We rejoined our companions at Bird Tail Creek, camping on the spot where now the town of Birtle stands. This was Saturday night, and during that Sunday camp on the bank of Bird Tail Creek I had my first and only difference with Ka-kake. Some hunters on the way out by Fort Ellice camped beside us, and from these Ka-kake learned that friends of his were camped about twenty miles farther on. About the middle of the afternoon, he and the two Indians from Whitefish Lake began to catch their horses, and make as if they were going to start. I asked what they meant, and Ka-kake told me that they were going on, and would wait for us in the morning. I said he might go on if he chose, but I would not consent to his taking the horses belonging to Mr. Steinhauer, as these were in my charge, and I did not intend to have them travel on Sunday. He was firm, but I was firmer; and finally Ka-kake turned the horses loose and gave it up.
I do not think I would be so hard now that more than thirty years intervene and my outlook is broader, and my thought more liberal; nevertheless, I believed I was right at the time, and therefore acted as I did.
CHAPTER XIII.
Fall in with a party of "plain hunters"—Marvellous resources of this great country—A "hunting breed"—Astounding ignorance—Visit a Church of England mission—Have my first square meal of bread and butter in two years—Archdeacon Cochrane—Unexpected sympathy with rebellion and slavery—Through the White Horse Plains—Baptiste's recklessness and its punishment—Reach our destination—Present my letter of introduction to Governor McTavish—Purchasing supplies—"Hudson's Bay blankets"—Old Fort Garry, St. Boniface, Winnipeg, St. John's, Kildonan—A "degenerate" Scot—An eloquent Indian preacher—Baptiste succumbs to his old enemy—Prepare for our return journey.
The next day Baptiste and I went ahead. We were now three-quarters of the way down, our horses had picked up well, and I wanted to hurry on so as to get through my business as quickly as possible, and give more time to the homeward trip, when we would have heavy loads. The first night we camped with a large party of plain hunters, on their way out for a summer hunt. These men were from all over the Red River settlement, from the White Horse plains, and Portage la Prairie. Their encampment was like a good-sized village. They must have had five hundred or more carts, besides many waggons. Then this number would be very much augmented from Fort Ellice and other points eastward.
Looking on one of these parties, and remembering that two such parties went out on the plains after buffalo every summer for the purpose of making dried provision; that some of these would make fall and winter forays for fresh meat; that this same thing was going on in the Saskatchewan country among the same class of people, and that from Texas to the North Saskatchewan many Indian tribes were living on the buffalo, winter and summer;—I say, that if one thought of all this, he would begin to have some small conception of the extent and numbers of the buffalo. Moreover, if he continued to think, he would wake up to the appreciation of a country that could in its crude and wilderness condition maintain such countless and enormous supplies of food, and that of the choicest kind.
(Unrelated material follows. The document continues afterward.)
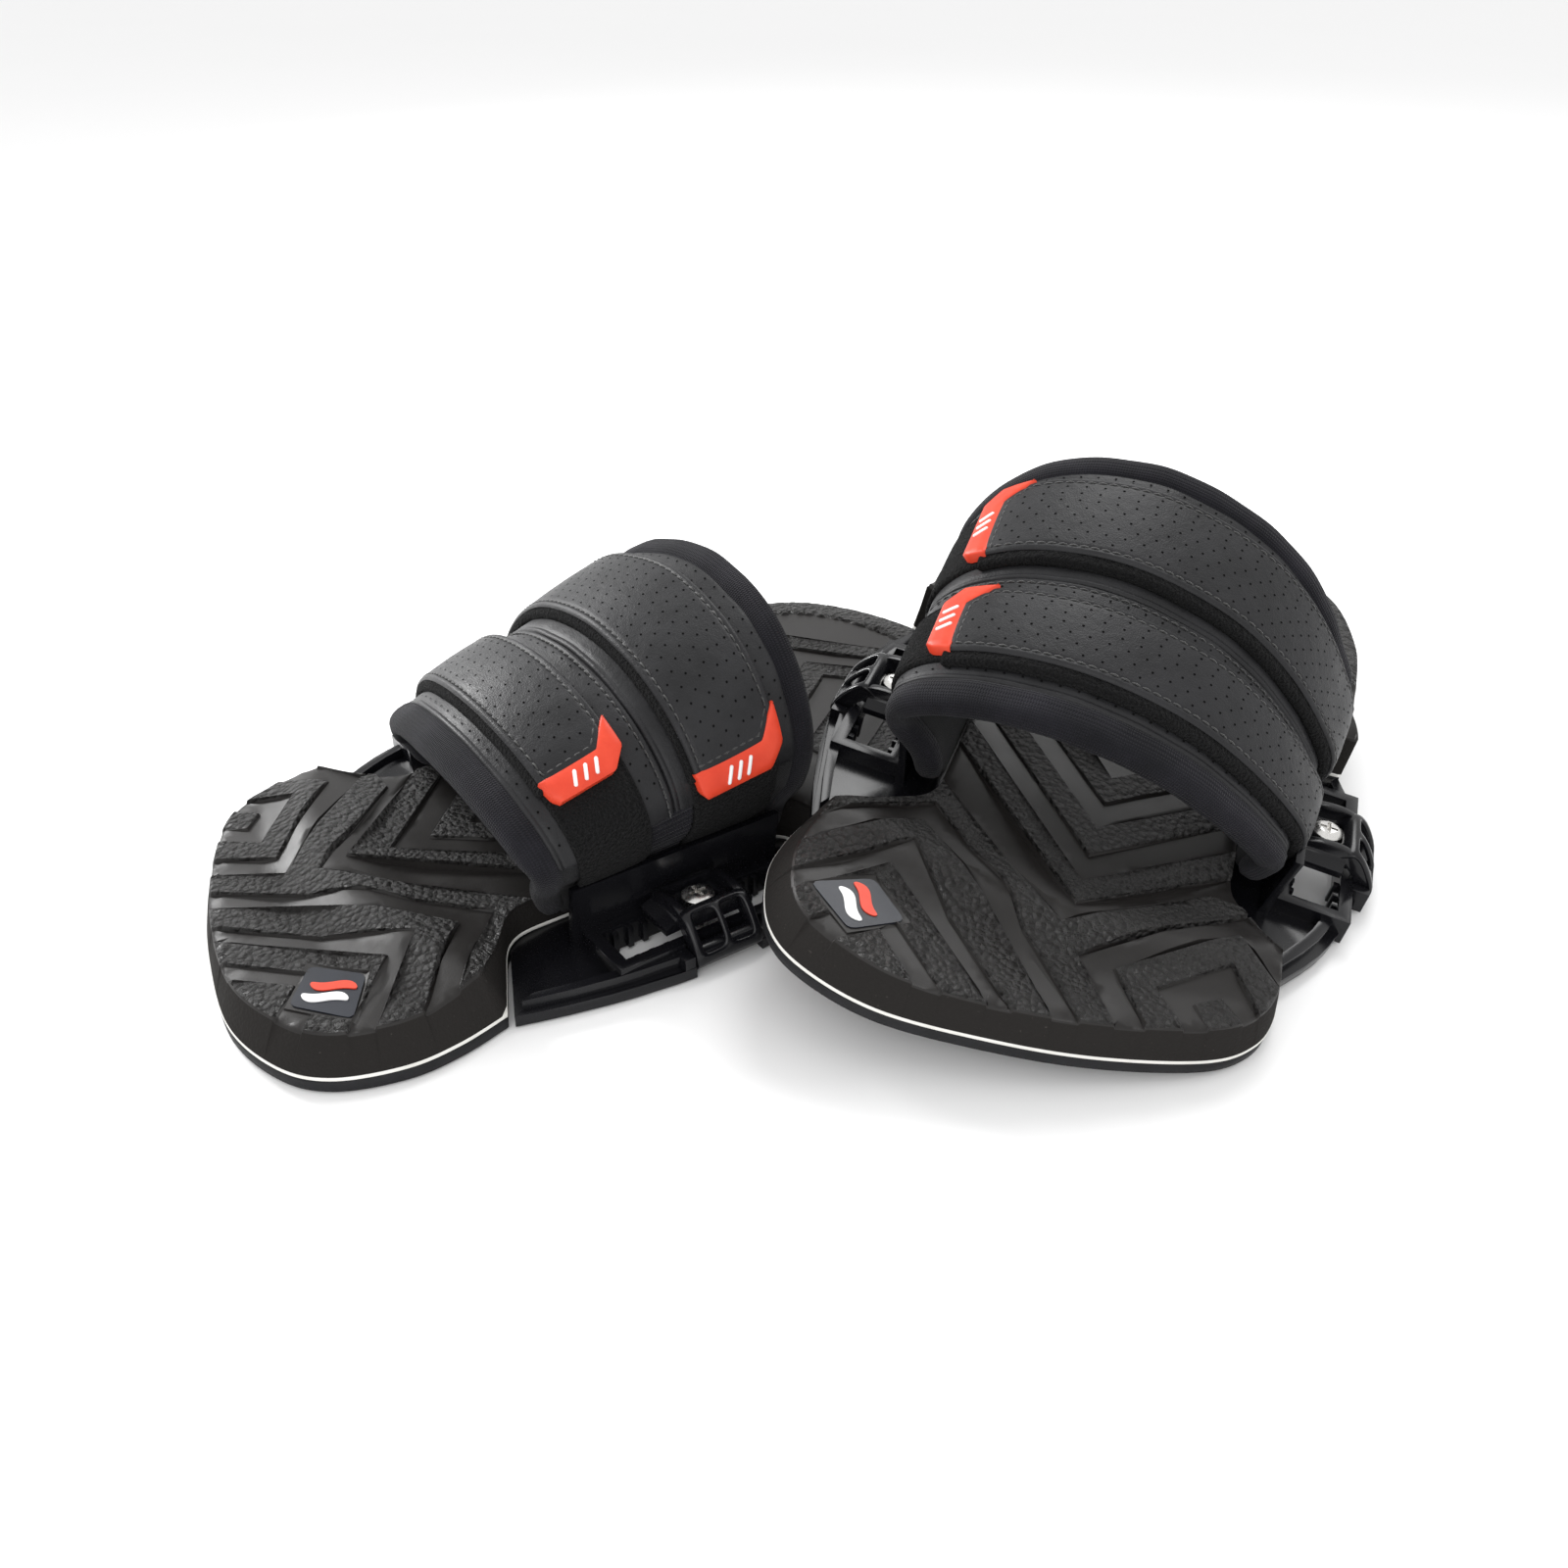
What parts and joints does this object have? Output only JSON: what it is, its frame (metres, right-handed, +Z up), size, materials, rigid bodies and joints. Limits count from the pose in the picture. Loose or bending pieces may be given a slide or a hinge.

These were the men who owned the rich portions of Manitoba, the Portage plains, and the banks of the Assiniboine and Red Rivers; but what cared they for rich homesteads so long as buffalo could be found within five or six hundred miles? These owners of the best wheat fields in the world very often started out to the plains and were willing to take their chance of a very risky mode of life, forsooth, because they came of a hunting breed, and "blood is thicker than water," and environment stamps itself deep upon the race. In going through the camps, eager as I was for eastern news, I could find none. What signified it to these men that the greatest of civil wars was then raging on the continent beside them? What thought they, or what did they know of the fact that they were on the eve of a great national and political change, and that the old life would soon have to give way to a new order of things? Their teachers either had not sought to enlighten them, or had failed to make them comprehend, if they did desire to do so. No wonder that in their ignorance they were led astray in 1869-70, and again in 1885. They could talk about horses and buffalo, and battle with the Sioux and Blackfeet, and count their beads and mutter prayers, but apparently were sublimely ignorant of all things else. Alas! that this should have been the case, for these men were and are full of fine traits of character. Kind, hospitable, chivalrous, brave, I have ever found them. Surely scores of years of preaching should have done something better for them.